__DATA BLOCK__.

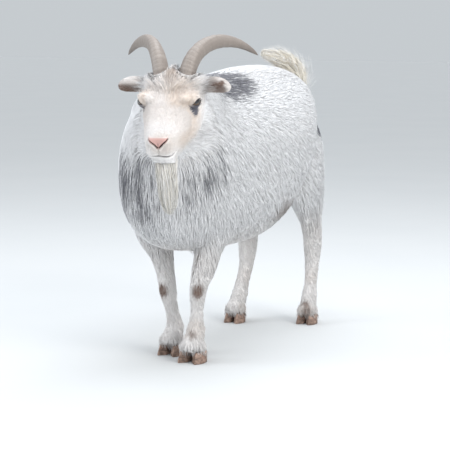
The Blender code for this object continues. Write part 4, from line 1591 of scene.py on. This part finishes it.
def horn_material():
    """Grey-brown horn with fine lines along it, dark rings and a dark tip."""
    material, tree, shader = blank_material("horn")
    horn = colours().horn
    pale, dark = colour(horn, 1.25, 0.03), colour(horn, 0.50)
    along = attribute(tree, "grown")
    keel = attribute(tree, "keel")
    rings = attribute(tree, "ring")
    stretched = maths(tree, "MULTIPLY", along, 6.0)
    fibre = put(tree, "ShaderNodeCombineXYZ", {"X": attribute(tree, "round"), "Y": stretched})
    lines = noise(tree, fibre.outputs[0], 14.0, 3.0)
    clouds = noise(tree, object_place(tree), 38.0, 4.0)
    shade = mixed(tree, steps(tree, keel, 0.35, 1.0), colour(horn), pale)
    for mask, low, high, most, turned in (
        (lines, 0.45, 0.75, 0.30, dark),
        (clouds, 0.50, 0.75, 0.45, pale),
        (rings, 0.55, 0.95, 0.22, dark),
        (along, 0.62, 1.00, 0.45, dark),
    ):
        shade = mixed(tree, steps(tree, mask, low, high, 0.0, most), shade, turned)
    height = maths(tree, "ADD", lines, clouds)
    finish(tree, shader, shade, height, 0.5, 0.0009, steps(tree, lines, 0.3, 0.7, 0.42, 0.62))
    return material


class GOAT_OT_horns(bpy.types.Operator):
    """Make the horns, with growth rings that crowd towards the root and a pale keel in front"""

    bl_idname = "goat.horns"
    bl_label = "Horns"

    def execute(self, context):
        material = horn_material()
        for side, hand in HANDS.items():
            obj = copy_of("horn_shell_" + side, ["horn_" + side])
            mesh = remeshed(obj, voxel=0.0016, rounds=6)
            points = points_of(mesh)
            normals = numbers(mesh.vertices, "normal", 3)
            root = HORN_PATH[0][0]
            path = [(hand * (root + (x - root) * HORN_SWEEP), y, z) for x, y, z in HORN_PATH]
            path = through(np.array(path), 6)
            lengths = lengths_of(path)
            head = in_head(points)
            where, _ = along_path(head, path)
            grown = where / lengths[-1]
            centre = places_on(path, lengths, where)
            tangent = unit(places_on(path, lengths, where + 0.004) - centre + 1e-6)
            out = unit(head - centre)
            front = unit(np.cross(tangent, np.array([hand, 0.25, 0.0])))
            front = front * np.sign(front[:, 2:3] + 1e-9)
            ahead = dot(out, front)[:, 0]
            keel = ramp(ahead, 0.60, 0.98)
            turns = where / (RING_PITCH * (0.65 + 0.9 * grown)) + 0.6 * mottle(points, 0.02, 21)
            ridge = 1 - abs(2 * (turns % 1) - 1)
            fade = (1 - ramp(grown, 0.55, 0.95)) * (0.55 + 0.45 * keel)
            lift = 0.0005 * fade * (ramp(ridge, 0.2, 1.0) - 0.45) + 0.0004 * keel * (1 - grown)
            move_points(mesh, points + normals * lift[:, None])
            store(mesh, "grown", grown)
            store(mesh, "ring", (1 - ramp(ridge, 0.0, 0.5)) * fade)
            store(mesh, "keel", keel * (1 - 0.6 * grown))
            store(mesh, "round", np.arctan2(ahead, dot(out, np.cross(tangent, front))[:, 0]))
            mesh.shade_smooth()
            finish_piece(obj, material, "horn", "horn_" + side)
        return {"FINISHED"}


# ---- hooves ---------------------------------------------------------------------------------------
LAYER_PITCH = 0.0032   # between the layers of the hoof
LAYER_HEIGHT = 0.00018
SOLE_DEPTH = 0.0009    # what lies under this is pressed flat on the floor


def hoof_material():
    """Brown hoof in thin level layers, paler under the hair."""
    material, tree, shader = blank_material("hoof")
    hoof = colours().hoof
    pale = colour(hoof, 1.7, 0.08)
    place = object_place(tree)
    flat = put(tree, "ShaderNodeMapping", {"Vector": place, "Scale": (0.25, 0.25, 1.0)}).outputs[0]
    layers = noise(tree, flat, 420.0, 3.0)
    clouds = noise(tree, place, 90.0, 4.0)
    height = put(tree, "ShaderNodeSeparateXYZ", {0: place}).outputs["Z"]
    shade = mixed(tree, steps(tree, layers, 0.35, 0.65), colour(hoof), colour(hoof, 0.45))
    shade = mixed(tree, steps(tree, clouds, 0.45, 0.70, 0.0, 0.6), shade, pale)
    shade = mixed(tree, steps(tree, height, 0.012, 0.027, 0.0, 0.6), shade, pale)
    finish(tree, shader, shade, layers, 0.5, 0.0006, steps(tree, clouds, 0.3, 0.7, 0.5, 0.72))
    return material


class GOAT_OT_hooves(bpy.types.Operator):
    """Make the eight claws of the cloven hooves, layered as horn grows"""

    bl_idname = "goat.hooves"
    bl_label = "Hooves"

    def execute(self, context):
        obj = copy_of("hooves", CLAWS)
        mesh = remeshed(obj, voxel=0.0011, rounds=5)
        points = points_of(mesh)
        normals = numbers(mesh.vertices, "normal", 3)
        layer = np.sin(points[:, 2] / LAYER_PITCH * 2 * pi) * ramp(points[:, 2], 0.002, 0.006)
        points = points + normals * (LAYER_HEIGHT * layer)[:, None]
        points[:, 2] = np.where(points[:, 2] < FLOOR + SOLE_DEPTH, FLOOR, points[:, 2])
        move_points(mesh, points)
        mesh.shade_smooth()
        finish_piece(obj, hoof_material(), "hoof", *CLAWS)
        return {"FINISHED"}


# ---- the studio -----------------------------------------------------------------------------------
LIGHTS = (
    # name, place, size, power, colour
    ("top_light", (0.2, 0.3, 3.2), 2.6, 62.0, (0.90, 0.94, 1.0)),
    ("key_light", (3.0, -0.9, 2.3), 1.8, 62.0, (1.0, 0.985, 0.96)),
    ("side_light", (-2.6, -1.6, 1.8), 2.0, 38.0, (0.93, 0.96, 1.0)),
)
LIGHT_AIM = Vector((0.0, 0.0, 0.4))
FLOOR_HALF = 30.0      # from the goat to the floor's edge
FLOOR_DROP = 0.0004    # how far the floor lies under the feet
SKY = (0.80, 0.84, 0.88, 1.0)
SKY_STRENGTH = 1.08
BACKDROP = (0.566, 0.600, 0.626, 1.0)
CAMERA_PLACE = Vector((1.7258, -3.2849, 0.795))
CAMERA_TURN = (radians(82.48), 0.0, radians(27.5))
CAMERA_LENS = 120.0


def soft_light(name, place, size, power, tint_of):
    """A round soft light that looks at the goat's belly."""
    light = bpy.data.lights.new(name, "AREA")
    light.shape = "DISK"
    light.size = size
    light.energy = power
    light.color = tint_of
    obj = bpy.data.objects.new(name, light)
    obj.location = place
    obj.rotation_euler = (LIGHT_AIM - Vector(place)).to_track_quat("-Z", "Y").to_euler()
    bpy.context.scene.collection.objects.link(obj)


def floor_material():
    """A pale, matt, slightly cloudy floor."""
    material, tree, shader = blank_material("studio_floor")
    clouds = noise(tree, object_place(tree), 2.0, 3.0)
    finish(tree, shader, mixed(tree, clouds, (0.60, 0.61, 0.61, 1), (0.64, 0.645, 0.64, 1)))
    set_inputs(shader, {"Roughness": 0.85})
    return material


class GOAT_OT_studio(bpy.types.Operator):
    """Set the pale floor, the soft lights and the camera"""

    bl_idname = "goat.studio"
    bl_label = "Studio"

    def execute(self, context):
        shape = bmesh.new()
        bmesh.ops.create_grid(shape, x_segments=8, y_segments=8, size=FLOOR_HALF)
        mesh = bpy.data.meshes.new("studio_floor")
        shape.to_mesh(mesh)
        shape.free()
        move_points(mesh, points_of(mesh) + np.array([0, 0, FLOOR - FLOOR_DROP]))
        floor = new_object("studio_floor", mesh)
        floor.data.materials.append(floor_material())
        world = bpy.data.worlds.new("studio")
        world.use_nodes = True
        tree = world.node_tree
        light = tree.nodes["Background"]
        set_inputs(light, {"Color": SKY, "Strength": SKY_STRENGTH})
        backdrop = put(tree, "ShaderNodeBackground", {"Color": BACKDROP})
        seen = put(tree, "ShaderNodeLightPath").outputs["Is Camera Ray"]
        chosen = put(tree, "ShaderNodeMixShader", {0: seen, 1: light.outputs[0], 2: backdrop.outputs[0]})
        tree.links.new(chosen.outputs[0], tree.nodes["World Output"].inputs["Surface"])
        context.scene.world = world
        for row in LIGHTS:
            soft_light(*row)
        lens = bpy.data.cameras.new("camera")
        lens.lens = CAMERA_LENS
        lens.sensor_width = 36.0
        camera = bpy.data.objects.new("camera", lens)
        camera.location = CAMERA_PLACE
        camera.rotation_euler = CAMERA_TURN
        context.scene.collection.objects.link(camera)
        context.scene.camera = camera
        context.scene.view_settings.view_transform = "Standard"
        return {"FINISHED"}


# ---- the add-on -----------------------------------------------------------------------------------
OPERATORS = (
    GOAT_OT_studio,
    GOAT_OT_skin,
    GOAT_OT_eyes,
    GOAT_OT_horns,
    GOAT_OT_hooves,
    GOAT_OT_body_coat,
    GOAT_OT_leg_coat,
    GOAT_OT_head_coat,
    GOAT_OT_beard_and_tail,
)


class GOAT_PT_panel(bpy.types.Panel):
    """Lists the goat's sizes, colours and pieces"""

    bl_idname = "GOAT_PT_panel"
    bl_label = "Museum Goat"
    bl_space_type = "VIEW_3D"
    bl_region_type = "UI"
    bl_category = "Goat"

    def draw(self, context):
        layout = self.layout
        for settings in (context.scene.goat_sizes, context.scene.goat_colours):
            for name in settings.__annotations__:
                layout.prop(settings, name)
        for operator in OPERATORS:
            layout.operator(operator.bl_idname)


CLASSES = (GoatSizes, GoatColours, *OPERATORS, GOAT_PT_panel)


def register():
    for cls in CLASSES:
        bpy.utils.register_class(cls)
    bpy.types.Scene.goat_sizes = bpy.props.PointerProperty(type=GoatSizes)
    bpy.types.Scene.goat_colours = bpy.props.PointerProperty(type=GoatColours)


def unregister():
    del bpy.types.Scene.goat_colours
    del bpy.types.Scene.goat_sizes
    for cls in reversed(CLASSES):
        bpy.utils.unregister_class(cls)


def main():
    register()
    for operator in OPERATORS:
        area, name = operator.bl_idname.split(".")
        getattr(getattr(bpy.ops, area), name)()


if __name__ == "__main__":
    main()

__WHAT THIS TASK INVOLVES__.
Everything from the first line above through the line that contains "the horns, with" should be duplicated exactly, please, and nothing beyond it.

__EXERCISE OUTPUT__.
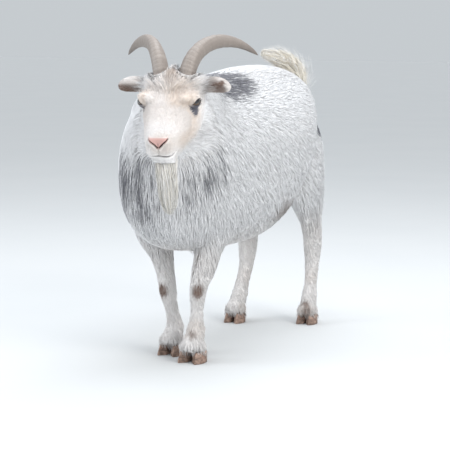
The Blender code for this object continues. Write part 4, from line 1591 of scene.py on. This part finishes it.
def horn_material():
    """Grey-brown horn with fine lines along it, dark rings and a dark tip."""
    material, tree, shader = blank_material("horn")
    horn = colours().horn
    pale, dark = colour(horn, 1.25, 0.03), colour(horn, 0.50)
    along = attribute(tree, "grown")
    keel = attribute(tree, "keel")
    rings = attribute(tree, "ring")
    stretched = maths(tree, "MULTIPLY", along, 6.0)
    fibre = put(tree, "ShaderNodeCombineXYZ", {"X": attribute(tree, "round"), "Y": stretched})
    lines = noise(tree, fibre.outputs[0], 14.0, 3.0)
    clouds = noise(tree, object_place(tree), 38.0, 4.0)
    shade = mixed(tree, steps(tree, keel, 0.35, 1.0), colour(horn), pale)
    for mask, low, high, most, turned in (
        (lines, 0.45, 0.75, 0.30, dark),
        (clouds, 0.50, 0.75, 0.45, pale),
        (rings, 0.55, 0.95, 0.22, dark),
        (along, 0.62, 1.00, 0.45, dark),
    ):
        shade = mixed(tree, steps(tree, mask, low, high, 0.0, most), shade, turned)
    height = maths(tree, "ADD", lines, clouds)
    finish(tree, shader, shade, height, 0.5, 0.0009, steps(tree, lines, 0.3, 0.7, 0.42, 0.62))
    return material


class GOAT_OT_horns(bpy.types.Operator):
    """Make the horns, with growth rings that crowd towards the root and a pale keel in front"""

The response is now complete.